Hürriyet gazetesi yazarı Ertuğrul Özkök, AK Parti’den ayrılıp yeni parti çalışmalarına başlayan Ali Babacan’ın önceki gün Habertürk’te katıldığı programda yaptığı açıklamaları yazdı.
Özkök, yazısında Ali Babacan’ın şu ifadelerine yer verdi:
Türkiye’de bugün ciddi ifade özgürlüğü problemi var. Genç arkadaşlarla buluştuk. Türkiye’de üniversite sınavlarında ilk bine giren 10 öğrenciyle oturduk. ‘En büyük problem olarak neyi görüyorsunuz’ dedim. Çocuklar boğulma hissi yaşıyoruz, sosyal medyada yorum yapmaktan, like atmaktan korkuyoruz. Yarın işe başvuracağız diyorlar.
Hürriyet yazarı, “Merak ettim devlet içinde gerçekten “like” fişlemesi yapan bir merkez mi var...” diye sordu.
Özkök, Babacan’ın verdiği mesajlarda üç tanesinin çok önemli olduğunu işaret etti ve şunları yazdı:
Ali Babacan’ın konuşmasında verdiği üç mesaj bence çok önemliydi:
BİR: DEĞERLİ YALNIZLIKTAN KURTULMA FORMÜLÜ: Türkiye’nin en haklı olduğu konularda bile yalnız kaldığını söyledi ve bir anlamda “değerli yalnızlık” kavramı yerine karşılıklı güvene dayalı bir “yararlı ortaklık” kavramını getirdi.
Bunun formülünü de şöyle açıkladı: Türkiye, “Pozitiflik üreten, demokrasi yaratan, barış üreten” bir ülke olmalıdır.

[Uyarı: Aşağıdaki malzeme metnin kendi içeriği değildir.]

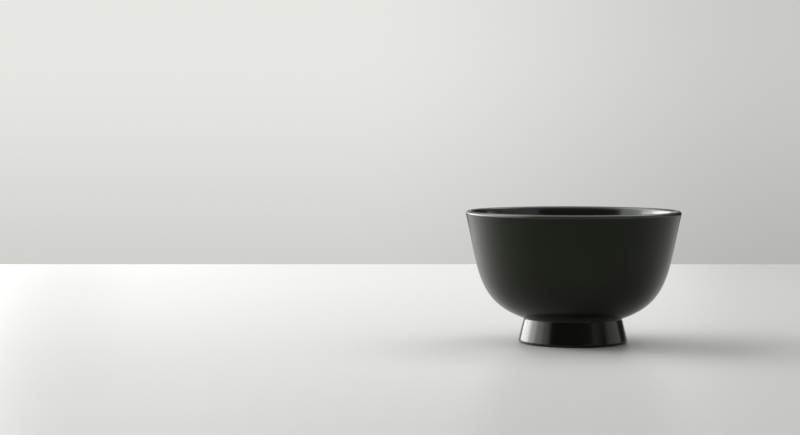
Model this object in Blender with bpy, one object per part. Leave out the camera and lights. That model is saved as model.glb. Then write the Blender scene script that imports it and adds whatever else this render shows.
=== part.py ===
# A lacquered rice bowl on a tall flared foot ring, built up the way a lacquer workshop builds one.
#
# Two turned wooden cores, the bowl and its foot ring, are glued together with a spigot in a socket.
# Hemp cloth is bonded over the places that crack or wear: the lip, the bottom of the bowl and the
# foot.  Each cloth lies in a shallow rebate of the wood.  Coats of lacquer cover everything.
#
# Metres, +Z up.  The origin is on the bowl's axis, on the surface that the bowl stands on.
# Every piece is turned about that axis, so every outline below is drawn in (radius, height).

import math

import bmesh
import bpy
from mathutils import Vector

# The finished bowl, outside
RIM_DIAMETER = 0.120
BOWL_HEIGHT = 0.0738
LIP_THICKNESS = 0.0031                  # the lip is a full round of this thickness
LIP_SLOPE = math.radians(12.6)          # outer wall from the vertical, just under the lip
FLARE_DEPTH = 0.0134                    # height of the slightly flared band under the lip
WALL_SLOPE = math.radians(10.9)         # outer wall from the vertical, where the belly starts
UPPER_BELLY_FULLNESS = 0.45             # how long the wall keeps its slope as it turns in
LOWER_BELLY_FULLNESS = 0.43             # how long the underside keeps its slope as it turns up
UNDERSIDE_SLOPE = math.radians(71.3)    # underside from the vertical, where it meets the foot

# The finished bowl, inside
HEEL_THICKNESS = 0.0066                 # of the wall where it stands over the foot's edge
BOTTOM_THICKNESS = 0.0065               # from the foot's well up to the middle of the inside
INNER_BOTTOM_FULLNESS = 0.40            # how flat the inner bottom stays around its middle

# The finished foot ring
FOOT_HEIGHT = 0.0138                    # up to the line where the bowl meets the foot
FOOT_TOP_DIAMETER = 0.0548
FOOT_BASE_DIAMETER = 0.0617
STANDING_WIDTH = 0.0046                 # thickness of the foot ring at its base
STANDING_ROUNDING = 0.0014              # radius of both edges of the standing ring
WELL_DEPTH = 0.0100                     # depth of the hollow under the bowl, inside the foot
WELL_DIAMETER = 0.0464                  # of that hollow, at its ceiling

# The layers
COAT = 0.00035                          # lacquer with the ground under it
CLOTH = 0.00025                         # hemp cloth
CLEARANCE = 0.0003                      # between any two pieces
RIM_CLOTH_REACH = 0.0115                # from the top of the lip down the wall, on either side
BOTTOM_CLOTH_RADIUS = 0.0240            # measured along the inner bottom
FOOT_CLOTH_TURN_UP = 0.0045             # from the standing ring up the inner side of the foot

# Finishes: colour, roughness, metallic
TURNED_WOOD = ((0.50, 0.31, 0.16), 0.60, 0.0)
HEMP_CLOTH = ((0.26, 0.17, 0.09), 0.85, 0.0)
SATIN_LACQUER = ((0.012, 0.013, 0.011), 0.34, 0.0)
GLOSS_LACQUER = ((0.010, 0.011, 0.009), 0.18, 0.0)

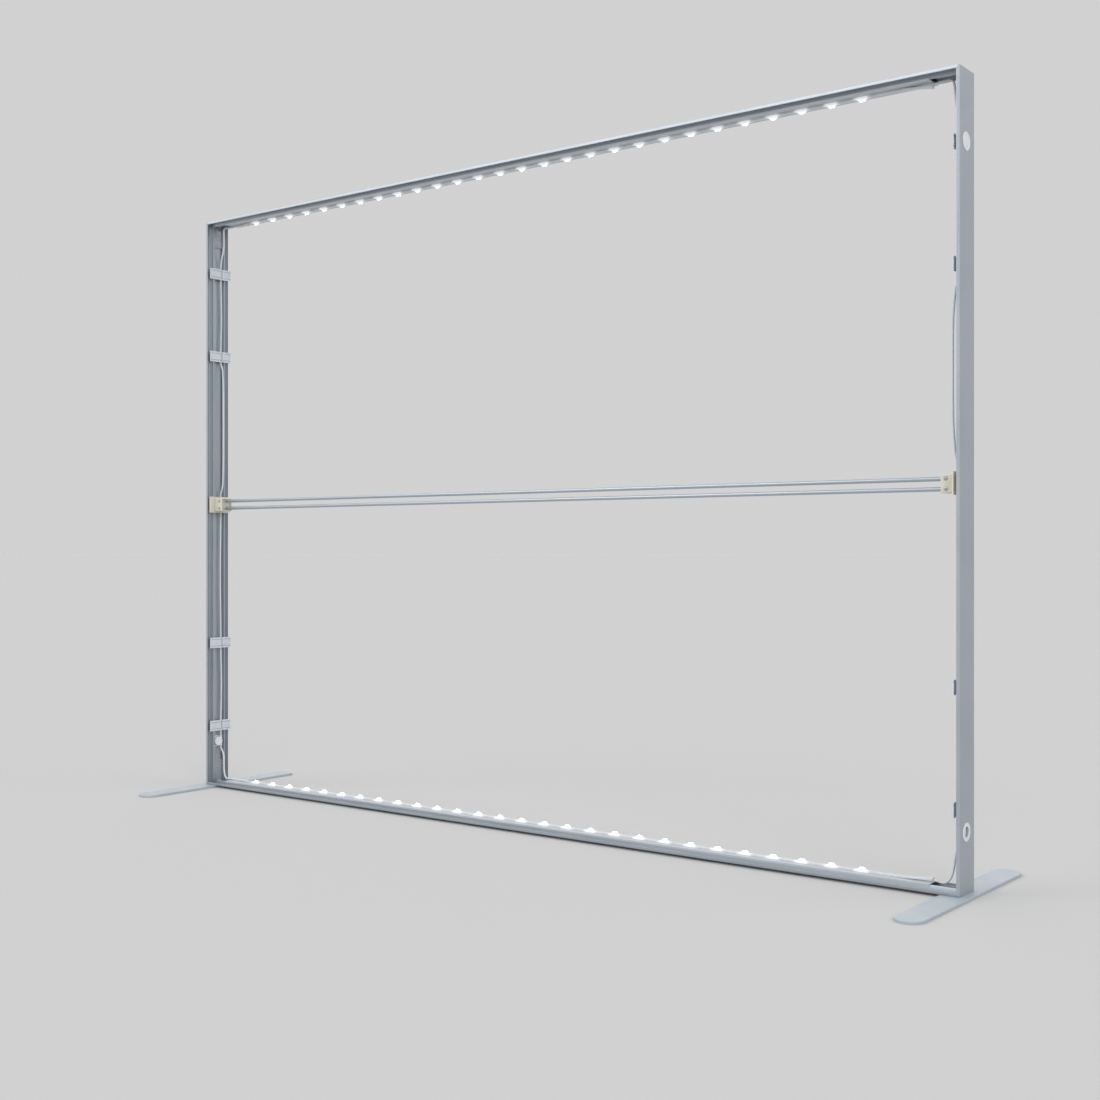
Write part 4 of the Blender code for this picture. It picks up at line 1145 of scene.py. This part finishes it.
@dataclass
class LampRows:
    """The lamp rows of both rails: carriers, bars with their lenses, feed bars and lead plugs."""

    bars_per_rail: int = 4
    lamps_per_bar: int = 7
    pitch: float = LitBar.pitch
    tray_edge: float = 0.00018
    end_edge: float = 0.0004
    bar_width: float = 0.0140
    bar_height: float = 0.0050
    bar_round: float = 0.0012
    lens_size: Point = (0.0260, 0.0110, 0.0056)
    holder_size: Point = (0.0284, 0.0128, 0.0007)
    sunk: float = 0.0002
    rivet_radius: float = 0.0021
    rivet_rise: float = 0.0006
    rivet_inset: float = 0.0125
    pad_size: Point = (0.0040, 0.0030, 0.0003)
    pad_place: float = 0.0050

    def build(self) -> None:
        """Makes and dresses both rows."""
        lens = Finishes.lens.make("lit_lens")
        pad = Finishes.pad.make("bar_pads")
        for rail in Rail:
            carrier = f"lamp_carrier_{rail.word}"
            softened(carrier, "tray", self.tray_edge, "carrier_metal",
                     Finishes.carrier.make(f"{carrier}_sheet"))
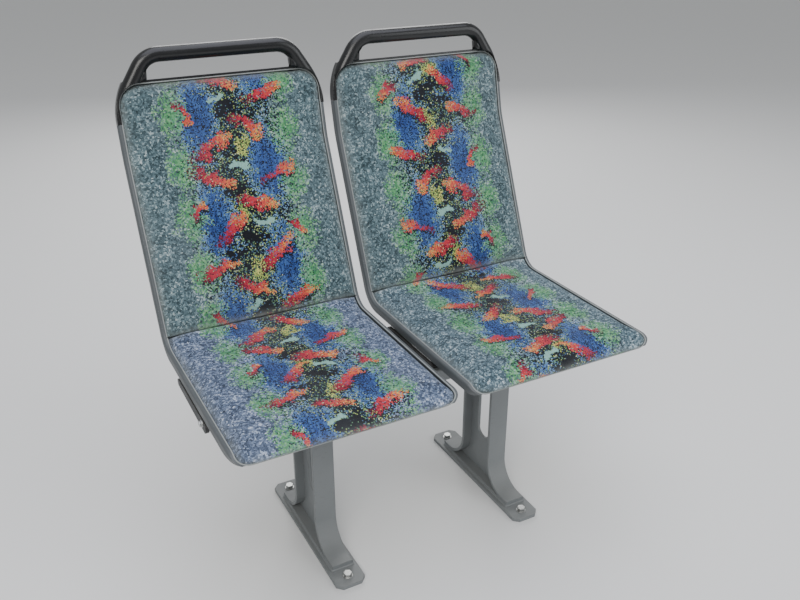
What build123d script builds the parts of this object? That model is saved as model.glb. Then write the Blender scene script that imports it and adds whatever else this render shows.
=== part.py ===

İKİ: TEKRAR AVRUPA’YA DÖNÜŞ SİNYALİ: “Avrupa Birliği, bugün en büyük barış projesidir. Daha sonra siyasi birliğe dönüyor. AB refah, barış üreten bir bölge haline geliyor” diyerek, gözümüzü tekrar Ortadoğu’dan Batı’ya çevirme mesajı verdi.
ÜÇ: 50 ARTI 1 KUTUPLAŞMASINI AŞMA FİKRİ: “İnsan hakları oylamaya tabi tutulmaz, o hak tanınır. Devletin görevi bir kişi dahi olsa onun hakkını teslim etmek, korumaktır” dedi.
50+1 fikrinin kutuplaşmaya yol attığını söyleyerek, güçlü bir parlamentoyu savundu.